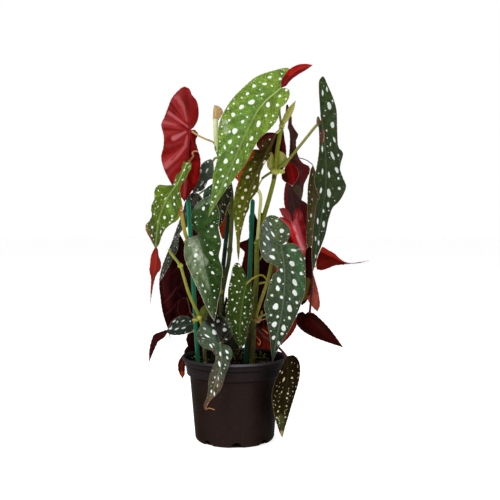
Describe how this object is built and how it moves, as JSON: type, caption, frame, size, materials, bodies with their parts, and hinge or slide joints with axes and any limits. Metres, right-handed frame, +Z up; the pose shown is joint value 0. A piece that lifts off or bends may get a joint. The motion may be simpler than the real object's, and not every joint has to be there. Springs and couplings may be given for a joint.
{
  "type": "potted polka dot begonia",
  "caption": "Cane begonia with large white-spotted, red-backed leaves on upright canes and stakes, in a round dark nursery pot of soil.",
  "frame": {"origin": "centre of the flat underside of the pot's floor", "axes": "+Z up along the pot's axis and the canes, -Y towards the front, where the largest spotted leaves face, +X to the viewer's right"},
  "size_m": [0.2968, 0.1687, 0.492],
  "materials": {
    "pot": "satin dark brown moulded plastic",
    "soil": "damp crumbly potting mix with pale grit",
    "stake": "satin green coated stake",
    "cane": "smooth yellow-green cane, olive and tan in places",
    "leaf_green": "satin dark green with white spots, red underside",
    "leaf_bright": "satin bright green with white spots, red underside",
    "leaf_olive": "satin olive brown with pale spots, red underside",
    "leaf_red": "satin deep red underside",
    "leaf_maroon": "satin dark maroon underside"
  },
  "bodies": {
    "root": {"pot": "pot", "soil": "soil", "stake_left": "stake", "stake_centre": "stake", "stake_rear": "stake", "cane_right": "cane", "cane_left": "cane", "cane_centre": "cane", "leaf_crown": "leaf_bright", "leaf_left_red": "leaf_red", "leaf_left_lime": "leaf_bright", "leaf_left_small": "leaf_green", "leaf_centre_left": "leaf_green", "leaf_centre_dark": "leaf_green", "leaf_olive": "leaf_olive", "leaf_right_tall": "leaf_green", "leaf_right_olive": "leaf_olive", "leaf_lower_right": "leaf_green", "leaf_lower_centre": "leaf_green", "leaf_over_rim": "leaf_green", "leaf_hanging_right": "leaf_olive", "leaf_lower_left": "leaf_green", "leaf_left_maroon": "leaf_maroon", "leaf_right_red": "leaf_red", "leaf_right_low": "leaf_maroon", "leaf_right_rounded": "leaf_red", "leaf_crimson": "leaf_red", "leaf_rear_tall": "leaf_maroon", "leaf_rear_fold": "leaf_red", "leaf_rear_top": "leaf_maroon", "leaf_rear_centre": "leaf_maroon", "leaf_rear_low": "leaf_red", "leaf_rear_small": "leaf_red", "leaf_back_crown": "leaf_maroon", "leaf_back_left": "leaf_maroon", "leaf_back_right": "leaf_maroon", "leaf_hanging_left": "leaf_red", "leaf_left_dark": "leaf_green", "leaf_left_inner": "leaf_red", "leaf_right_inner": "leaf_olive", "leaf_rear_wide": "leaf_maroon", "leaf_rear_red": "leaf_red", "leaf_low_dark": "leaf_green"}
  },
  "joints": []
}
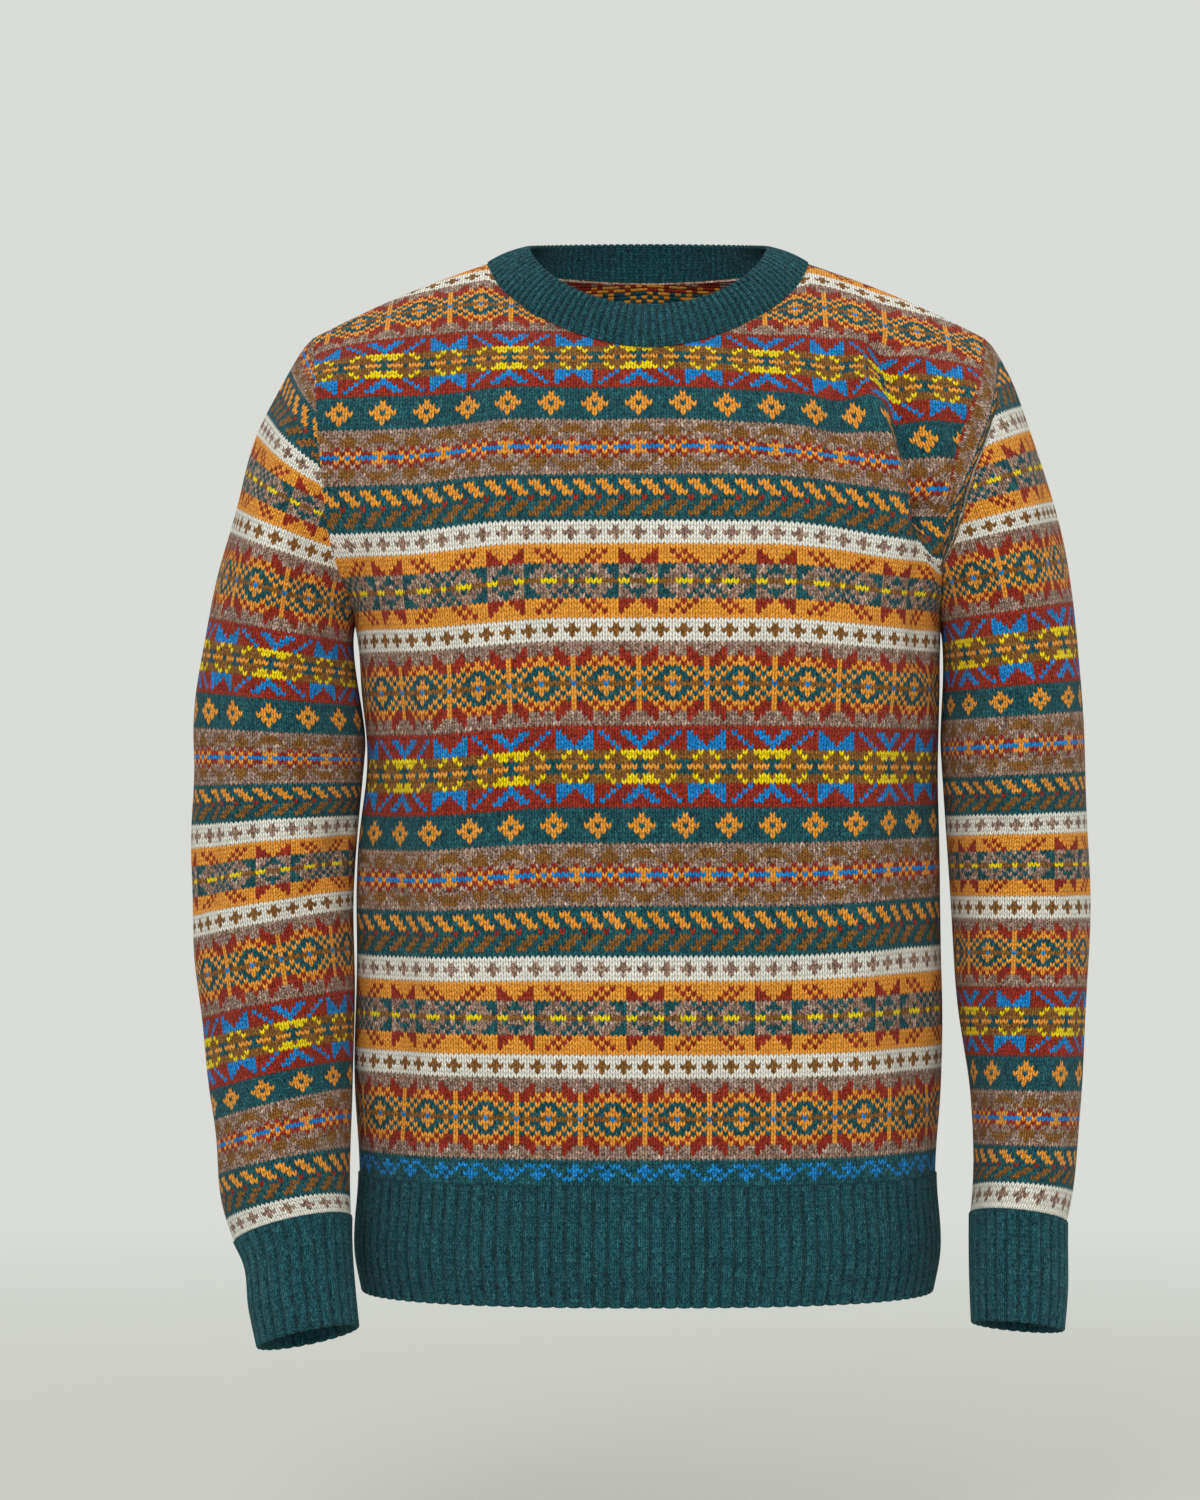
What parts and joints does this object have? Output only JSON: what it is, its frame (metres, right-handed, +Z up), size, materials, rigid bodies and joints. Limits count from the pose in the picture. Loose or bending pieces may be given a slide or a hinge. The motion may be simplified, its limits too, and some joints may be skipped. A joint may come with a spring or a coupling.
{
  "type": "fair isle jumper",
  "caption": "Long-sleeved crew neck jumper in banded fair isle stranded knit, with ribbed neckband, cuffs and hem, in its worn shape and hollow.",
  "frame": {"origin": "middle of the neck opening, level with the neck ends of the shoulder seams, where the wearer's neck and shoulders hold the jumper up", "axes": "+X to the wearer's left, which is the right as seen from the front; +Y from front to back; +Z up, along the height of the body"},
  "size_m": [0.5888, 0.2412, 0.7255],
  "materials": {
    "fair_isle_knit": "stranded wool knit in bands of teal, gold, rust, brown, taupe, blue, yellow and off-white, matt and slightly fuzzy",
    "teal_rib": "ribbed wool knit in one melange teal, matt and slightly fuzzy"
  },
  "bodies": {
    "root": {"body_front": "fair_isle_knit", "body_back": "fair_isle_knit", "sleeve_right": "fair_isle_knit", "sleeve_left": "fair_isle_knit", "hem_rib_front": "teal_rib", "hem_rib_back": "teal_rib", "cuff_right": "teal_rib", "cuff_left": "teal_rib", "neckband": "teal_rib"}
  },
  "joints": []
}
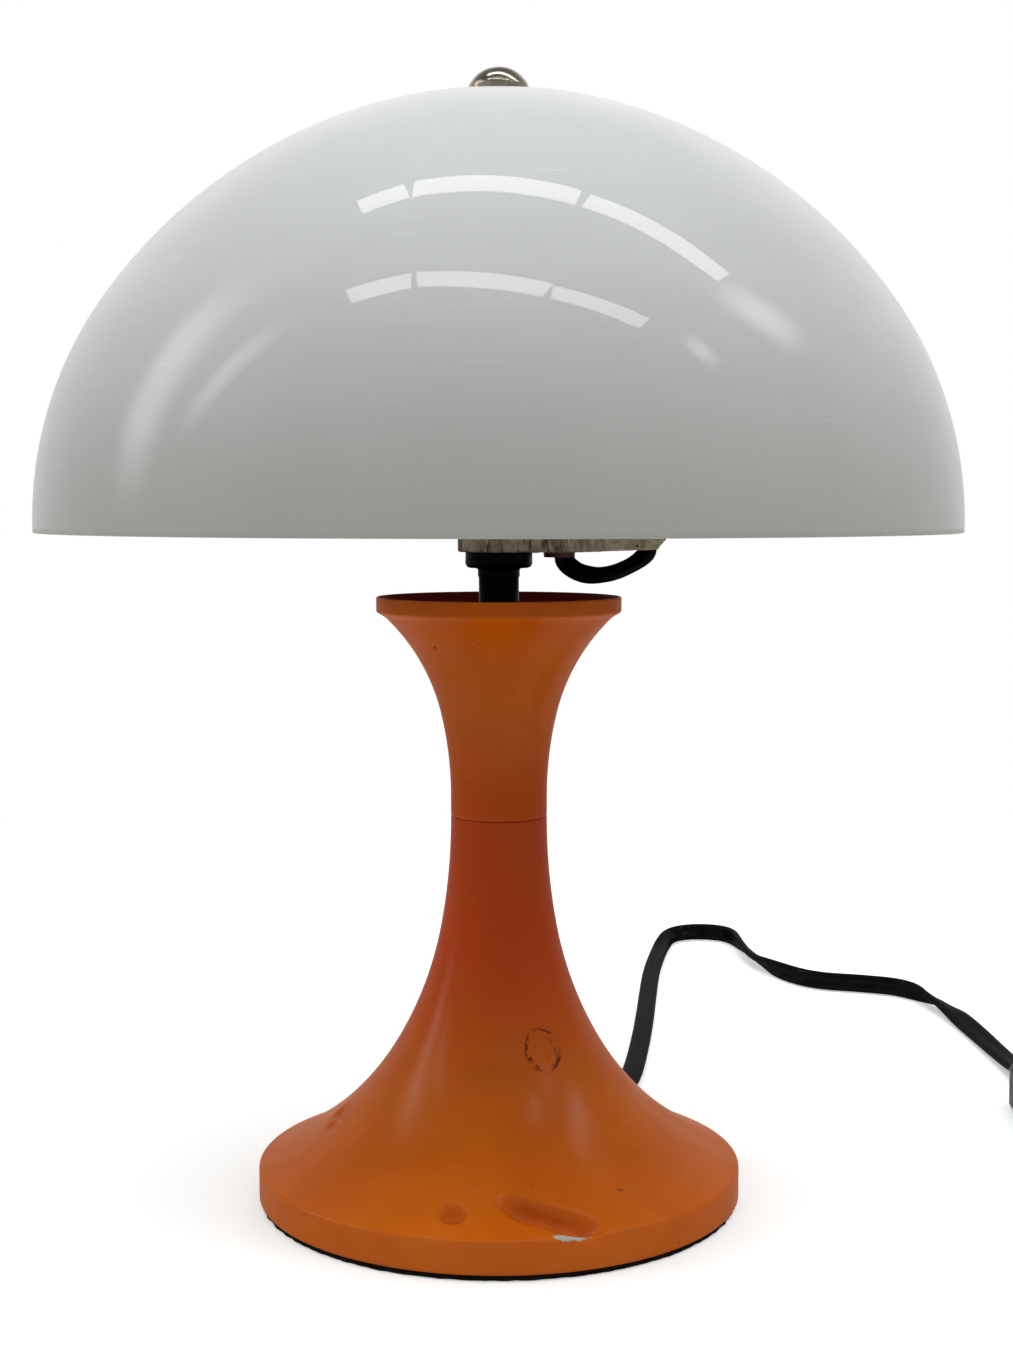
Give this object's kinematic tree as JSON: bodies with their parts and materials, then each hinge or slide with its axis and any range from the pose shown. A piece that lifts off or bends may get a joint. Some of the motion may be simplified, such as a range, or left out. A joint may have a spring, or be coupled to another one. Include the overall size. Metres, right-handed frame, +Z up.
{
  "type": "mushroom table lamp",
  "caption": "Small table lamp: an opal dome on a threaded stem over a flared trumpet foot, with a side arm, a lampholder, a flat cord, a rocker switch and a plug.",
  "frame": {"origin": "on the stem's axis, at the underside of the felt that the lamp rests on", "axes": "+Z up along the stem, +X along the arm, towards the lampholder"},
  "size_m": [0.3759, 0.4604, 0.3105],
  "materials": {
    "felt": "fibrous, ragged edge",
    "orange_paint": "satin sprayed paint with dents, chips and scratches",
    "cast_iron": "rough casting",
    "zinc": "zinc plated",
    "black_rubber": "matt",
    "black_plastic": "moulded, slightly worn",
    "black_paint": "black paint on thread",
    "grey_casting": "rough, stained casting",
    "red_fibre": "fibre",
    "brass": "dull",
    "black_bakelite": "polished moulding",
    "cord_jacket": "soft sheen",
    "nickel": "worn nickel plate",
    "opal_acrylic": "polished, finely scratched",
    "opal_glass": "opal"
  },
  "bodies": {
    "stand": {"felt_pad": "felt", "foot_trumpet": "orange_paint", "ballast_weight": "cast_iron", "base_washer": "zinc", "base_nut": "zinc", "cord_grommet": "black_rubber", "cord_clamp": "black_plastic", "clamp_screws": "zinc", "stem_tube": "black_paint", "bell_cup": "orange_paint", "neck_washer": "zinc", "neck_nut": "zinc", "stem_collar": "black_paint", "bracket_arm": "grey_casting", "arm_washer": "zinc", "arm_nut": "zinc", "arm_bush": "red_fibre", "holder_nipple": "brass", "holder_nut": "brass", "holder_cap": "black_bakelite", "holder_body": "black_bakelite", "holder_shell": "brass", "holder_contact": "brass", "holder_terminals": "brass", "seat_washer": "zinc", "seat_nut": "zinc", "cord_in_foot": "cord_jacket", "cord_in_stem": "cord_jacket", "holder_cord": "cord_jacket", "lamp_lead": "cord_jacket", "coil_lead": "cord_jacket", "cord_coil": "cord_jacket", "plug_lead": "cord_jacket", "switch_base": "black_plastic", "switch_cover": "black_plastic", "switch_screws": "zinc", "plug_body": "black_plastic", "plug_pins": "nickel"},
    "shade": {"shade_dome": "opal_acrylic"},
    "finial": {"finial_nut": "nickel", "finial_washer": "nickel"},
    "bulb": {"bulb_glass": "opal_glass", "bulb_cap": "nickel", "bulb_tip": "brass"},
    "rocker": {"switch_rocker": "black_plastic"}
  },
  "joints": [
    {"name": "shade_lift", "type": "slide", "parent": "stand", "child": "shade", "axis": [0, 0, 1], "range_m": [0, 0.125]},
    {"name": "finial_turn", "type": "hinge", "parent": "shade", "child": "finial", "pos_m": [0, 0, 0.305], "axis": [0, 0, 1], "continuous": true},
    {"name": "bulb_turn", "type": "hinge", "parent": "stand", "child": "bulb", "pos_m": [0.039, 0, 0.21], "axis": [0, 0, 1], "continuous": true},
    {"name": "switch_rock", "type": "hinge", "parent": "stand", "child": "rocker", "pos_m": [0.1741, 0.0565, 0.0102], "axis": [0.9998, -0.0175, 0], "range_deg": [-16, 0]}
  ]
}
★ ★ ★ ★ ★ ★ ★
Tell how many lines in the material contain the word "handed". Only the number is wanted.

3